С минуту он стоял там, разглядывая коридор. Коридор тянулся, насколько хватало глаз, с двумя параллельными рядами дверей и окон, чередовавшихся с равными интервалами и глядевшимися друг в друга, как в вечность. Симон не отважился пойти по нему. Все было унылым, пустынным, словно необитаемым. Напротив него уходила лестница, открывая ему две противоположные плоскости. Он решился сделать шаг к перилам, наклонился. Где-то раздался щелчок замка. Он вздрогнул, как застигнутый на месте преступления, и инстинктивно вернулся в свою комнату. Там, на кровати, посреди смятых простыней вырисовывался след от его тела.

По правде говоря, были у Симона сиделки или нет — их присутствие было излишним: дом защищал себя сам! Стены не внушали доверия; лестничные пролеты были полны подвохов; стенки коридоров источали страх!

Он схватил книгу и на мгновение немного успокоился, прикоснувшись к миру, существование которого, по волшебству искусства, было гораздо более полным и правдоподобным, чем настоящая жизнь. Но вдруг дверь повернулась на петлях в поразительной тишине, и перед ним предстала сестра Сен-Гилэр собственной персоной — маленькая, несгибаемая, затянутая в свой белый фартук, с неуловимым взглядом за очками в никелевой оправе.

— Вы не слышали звонка?

— Звонка?

Симон повторил это слово с неподдельным изумлением, ничего не понимая; он потер глаза, чтобы удостовериться, что ему не снится кошмар.

Но у сестры Сен-Гилэр было правило не верить в чистосердечие больных. Ошарашенный вид, с которым Симон повторил свой вопрос, показался ей частью тех уловок, которые могут обмануть менее искушенных. Она ответила своим тягучим и гнусавым голосом, будто пела речитатив:

— Да, господин Деламбр, звонка. Вы его прекрасно слышали. Вы знаете, что время гасить свет и спать. Я думаю, вы знакомы с правилами, как и все остальные. Но вам, естественно, нужно вечно быть последним!..

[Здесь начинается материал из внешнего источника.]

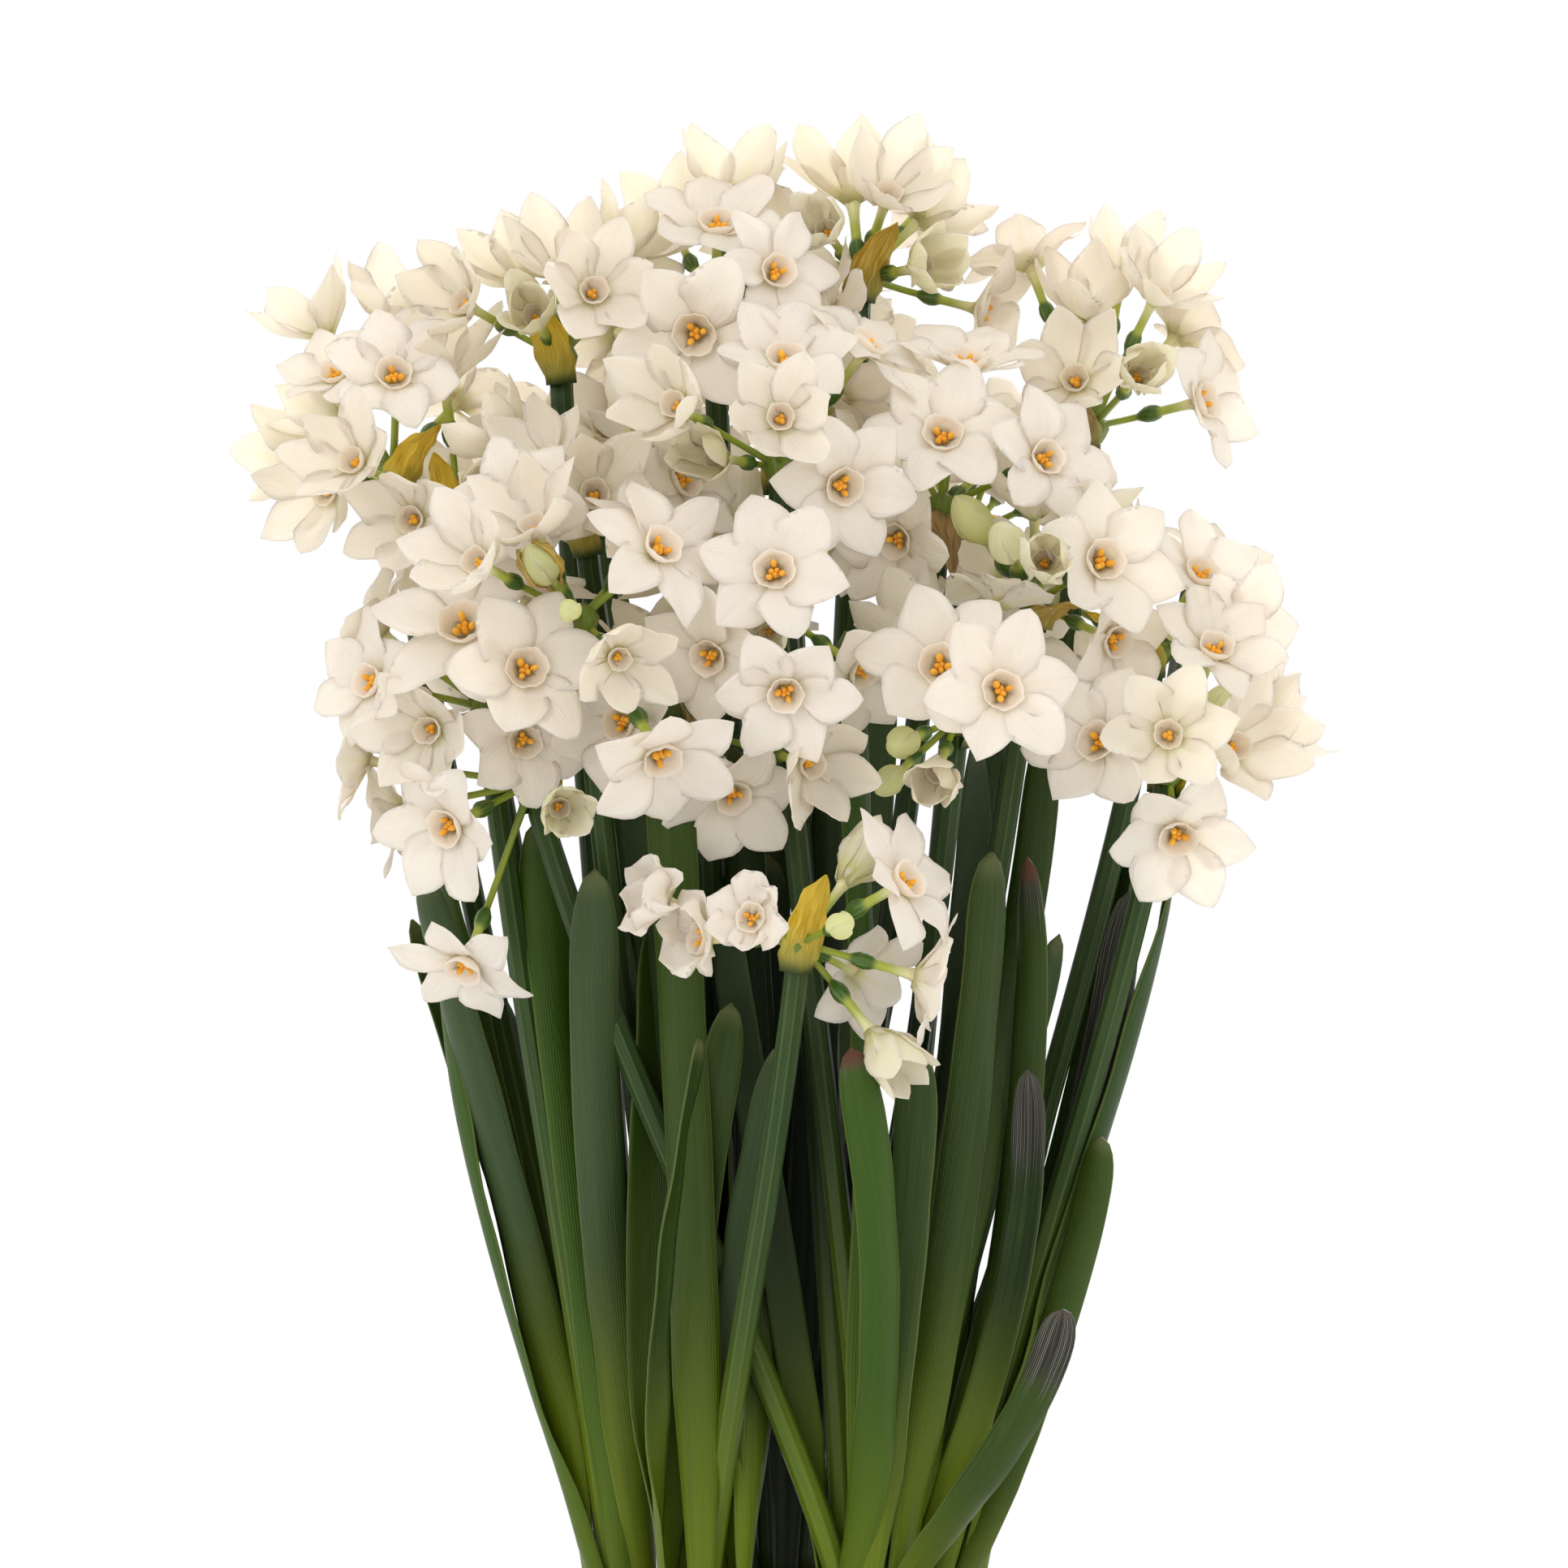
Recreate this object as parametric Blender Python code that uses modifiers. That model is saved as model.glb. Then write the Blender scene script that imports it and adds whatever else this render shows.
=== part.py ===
# A pot of paperwhite narcissus: a plain round pot filled with soil, seven bulbs that stand half out of
# it, strap leaves and bare stalks that fan out of the bulbs, and a dome of white flower heads on top.
# Metres, +Z up. The origin is the centre of the pot's flat bottom, and the front of the dome faces -Y.
import math
import random

import bmesh
import bpy
from mathutils import Matrix, Vector
from mathutils.bvhtree import BVHTree

MM = 0.001

# The pot and what fills it
POT_HEIGHT = 130 * MM
POT_TOP_RADIUS = 76 * MM
POT_FOOT_RADIUS = 54 * MM
POT_WALL = 6 * MM
POT_BASE = 8 * MM
POT_RIM_HEIGHT = 16 * MM
POT_RIM_PROUD = 3 * MM
POT_SIDES = 22
SOIL_BELOW_RIM = 14 * MM
SEAT_GAP = 0.3 * MM

# The bulbs: one in the middle and a ring of six round it
BULB_RADIUS = 19.3 * MM
BULB_RING = 40 * MM
BULB_HEIGHT = 52 * MM
BULB_SUNK = 26 * MM
NECK_RADIUS = 14 * MM
NECK_BORE = 12.5 * MM
NECK_DEPTH = 7 * MM
BULB_SIDES = 8
SHOOT_RADIUS = 12.1 * MM
SHOOT_HEIGHT = 9 * MM

# Leaves and stalks
LEAF_THICK = 1.7 * MM
LEAF_FOOT_WIDTH = 5.6 * MM
LEAF_FOOT_SUNK = 1.4 * MM
LEAF_FOOT_CIRCLE = 10.2 * MM
LEAF_FRACTIONS = [0, 0.28, 0.62, 0.92, 1]
LEAF_WIDTH_SHARES = [1, 1, 1, 0.72, 0]
STALK_FOOT_RADIUS = 3.3 * MM
STALK_TOP_RADIUS = 2.9 * MM
STALK_SIDES = 5
STALK_FRACTIONS = [0, 0.3, 0.65, 1]
STALK_FOOT_RISE = 0.3
STALK_HEAD_RISE = 0.32
STALK_LEAN = 0.22
STALK_ROOM = 0.6 * MM
MOST_STALKS = 4
GATHER_ACROSS = 2.5
GATHER_DEEP = 1.7
LEAF_RISE = 0.33
LEAF_FOOT_LEAN = 0.2
LEAF_TIP_LEAN = 0.28
LEAF_TURNED_AT = 0.35
LEAF_GROWN_AT = 0.25

# One floret, facing along its own axis
PETAL_LENGTH = 16.8 * MM
PETAL_HALF_WIDTH = 5.9 * MM
PETAL_THICK = 0.9 * MM
NOTCH_AT = 0.26
WIDEST_AT = 0.58
WIDEST_TURN = math.radians(28.5)
PETAL_BACK_AT = 0.98
PIT_HEIGHT = 0.3 * MM
PITCH = math.pi / 3
THROAT_RADIUS = 1.8 * MM
CORONA_HEIGHT = 2.6 * MM
CORONA_INWARD = 0.92
TUBE_LENGTH = 13 * MM
TUBE_RADIUS = 1.6 * MM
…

Произведя так же мало шума, как и при своем появлении, сестра Сен-Гилэр удалилась в хитросплетение молчаливых коридоров, из которых она всегда возникала без предупреждения, как пар, как образ Правосудия и Права. В ее багаже были короткие готовые фразы, которые она безжалостно выговаривала тем же напевным, гнусавым и многоопытным тоном. «Разве вы не читали правила?..» или: «Вы что, не можете поступать, как все?..» или еще: «Естественно, опять вы! Опять последний!..» Так как были не просто последним, а «опять», «вечно» последним. Так говорила ее неизменными устами неизменная и суровая Инструкция.

Поднимаясь к Обрыву Арменаз в тот длинный день, о котором он еще хранил удушающее воспоминание, Симон думал, что идет к чему-то великому, к высокому страданию, соединенному с другими такими же страданиями нитями, которые заставляют людей любить друг друга. Он не думал, что боль может явиться в этом унизительном и мелочном виде, принять нелепый облик дотошной и властной старушонки, вооруженной до зубов, чтобы доставлять страдания. Он чувствовал себя разочарованным, опустившимся. Ему хотелось бы призвать на себя самые ужасные мучения человечества — муки прикованного к скале Прометея, страдания Христа. Но его собственная боль была никчемна, она состояла из посредственных вещей, она погрязла в нелепости, как если бы Прометею пришлось беседовать с гусиным стадом вместо хора Нереид.